Manufacture Modules Technologies (MMT)
- Type: SARL
- Industry: Wireless, Life Sciences, Biotech, Horology
- Founded: 2015
- Headquarters: Geneva
- Key people: Philippe Fraboulet, CEO
- Website: www.mmt.ch

= Manufacture Modules Technologies =

Manufacture Modules Technologies Sarl (MMT) is a Swiss company established in Geneva in 2015 which originally specialised in the development and commercialization of "Horological Smartwatch modules", firmware, apps and cloud. Located at Geneva's Skylab high-tech hub, it expanded into the development and manufacturing of "E-Straps" operated with a mobile application.

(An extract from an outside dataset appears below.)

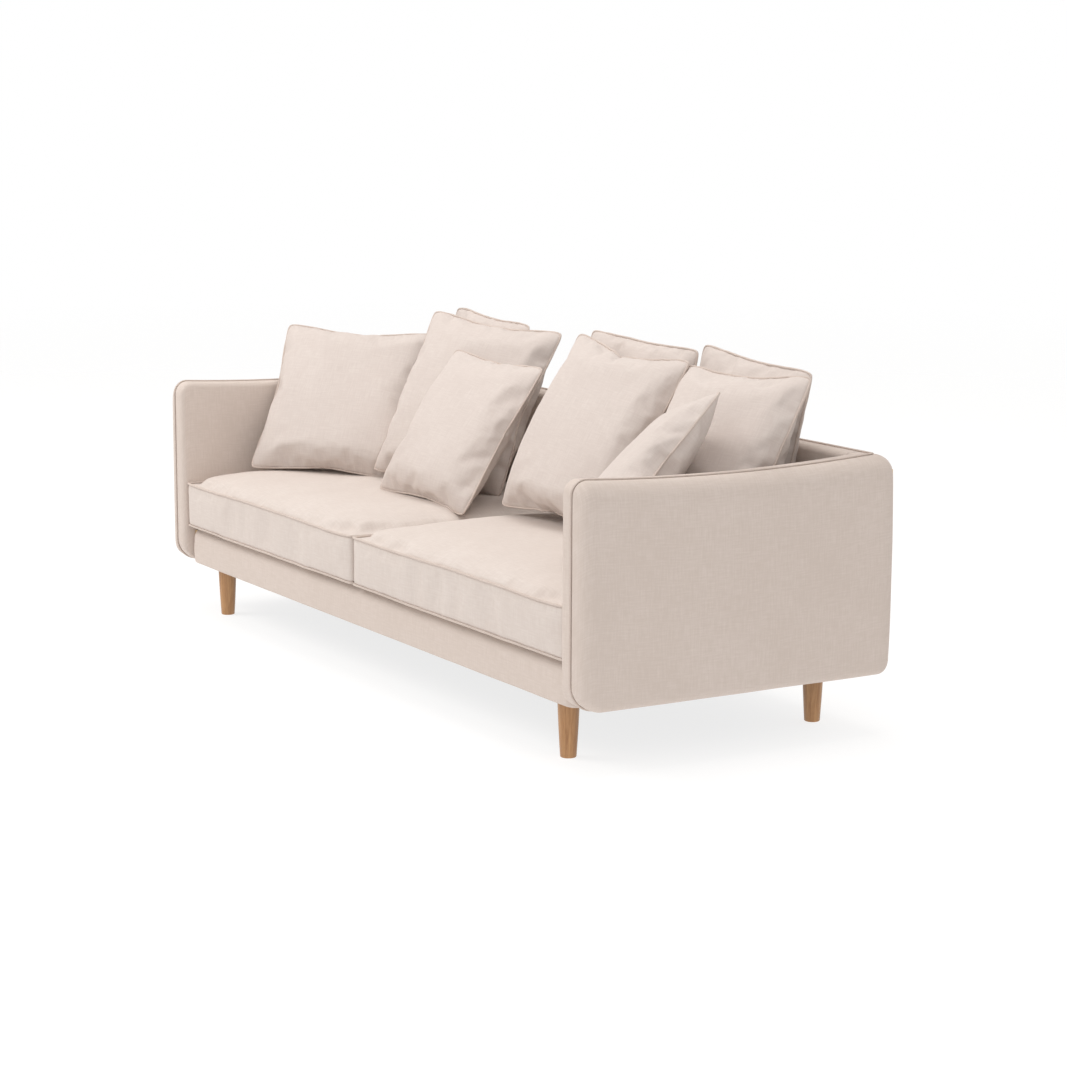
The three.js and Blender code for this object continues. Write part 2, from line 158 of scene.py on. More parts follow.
def woven(name, light, dark, thread=2.6, relief=0.35, slub=1.0):
    """Plain-weave cloth from slubby yarn, on the piece's own UV map, which is in metres.
    The real threads are about 0.9 mm apart, too fine to show, so they are drawn `thread` mm apart.
    The yarns' slubs, the weave and a slow wash of dye each take a share of the shade."""
    material, tree, surface = new_material(name, 0.92, Sheen_Weight=0.25, Sheen_Roughness=0.45)
    surface.inputs["Specular IOR Level"].default_value = 0.25
    surface.inputs["Sheen Tint"].default_value = linear(light)
    place = add(tree, "ShaderNodeUVMap", uv_map="UVMap").outputs[0]
    yarns = []
    for angle in (0, math.pi / 2):
        turned = add(tree, "ShaderNodeMapping", {0: place, "Rotation": (0, 0, angle)}).outputs[0]
        bands = add(tree, "ShaderNodeTexWave", {
            0: turned, "Scale": math.pi / 10 / (thread * MM), "Distortion": 1.6,
            "Detail": 1.5, "Detail Scale": 0.8}, bands_direction="X").outputs["Fac"]
        stretched = add(tree, "ShaderNodeMapping", {0: turned, "Scale": SLUBS_PER_METRE}).outputs[0]
        slubs = add(tree, "ShaderNodeTexNoise", {0: stretched, "Scale": 1, "Detail": 3, "Roughness": 0.6})
        yarns.append((bands, slubs.outputs["Fac"]))
    weave = add(tree, "ShaderNodeMath", {0: yarns[0][0], 1: yarns[1][0]}, operation="MULTIPLY").outputs[0]
    slubs = add(tree, "ShaderNodeMath", {0: yarns[0][1], 1: yarns[1][1]}, operation="ADD").outputs[0]
    wash = add(tree, "ShaderNodeTexNoise", {
        0: add(tree, "ShaderNodeTexCoord").outputs["Object"], "Scale": 7, "Detail": 3}).outputs["Fac"]
    shade = add(tree, "ShaderNodeMath", {0: weave, 1: WEAVE_SHARE}, operation="MULTIPLY").outputs[0]
    for part, share in ((slubs, SLUB_SHARE * slub), (wash, WASH_SHARE)):
        shade = add(tree, "ShaderNodeMath", {0: part, 1: share, 2: shade},
                    operation="MULTIPLY_ADD").outputs[0]
    darkest, lightest = 0.45 * (1 + slub), 0.75 * (1 + slub)
    spread = add(tree, "ShaderNodeMapRange", {0: shade, 1: darkest, 2: lightest}).outputs[0]
    tree.links.new(blend_colours(tree, spread, dark, light), surface.inputs["Base Color"])
    height = add(tree, "ShaderNodeMath", {0: slubs, 1: 0.6, 2: weave}, operation="MULTIPLY_ADD").outputs[0]
    bump = add(tree, "ShaderNodeBump", {"Height": height, "Strength": relief, "Distance": 0.5 * MM})
    tree.links.new(bump.outputs[0], surface.inputs["Normal"])
    return material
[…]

Philippe Fraboulet is the CEO.

==History==
In June 2015, Fullpower Technologies and Union Horlogère Suisse (Swiss Watchmakers Corporation) formed MMT as a joint venture, which then launched the MotionX Horological Smartwatch Open Platform for the Swiss watch industry. The initial licensees were Frederique Constant, Alpina and Mondaine, brands owned by Union Horlogère Suisse. Fullpower created and managed the circuit design, firmware, smartphone applications (including sleep activity), as well as the cloud infrastructure. MMT managed the Swiss watch movement development and production as well as licensing and support.

In July 2016, Union Horlogere Holding and MMT were spun-out of the Frédérique Constant Group.

Fullpower Technologies' 19.99% share was acquired by Union Horlogere Holding BV, giving it 100% of MMT's shares.

==Business==
The company offers firmware, a cloud, manufacturing, service and over-the-air facilities for upgrades. The company also offers its own apps, which bear the label “Swiss Made software”.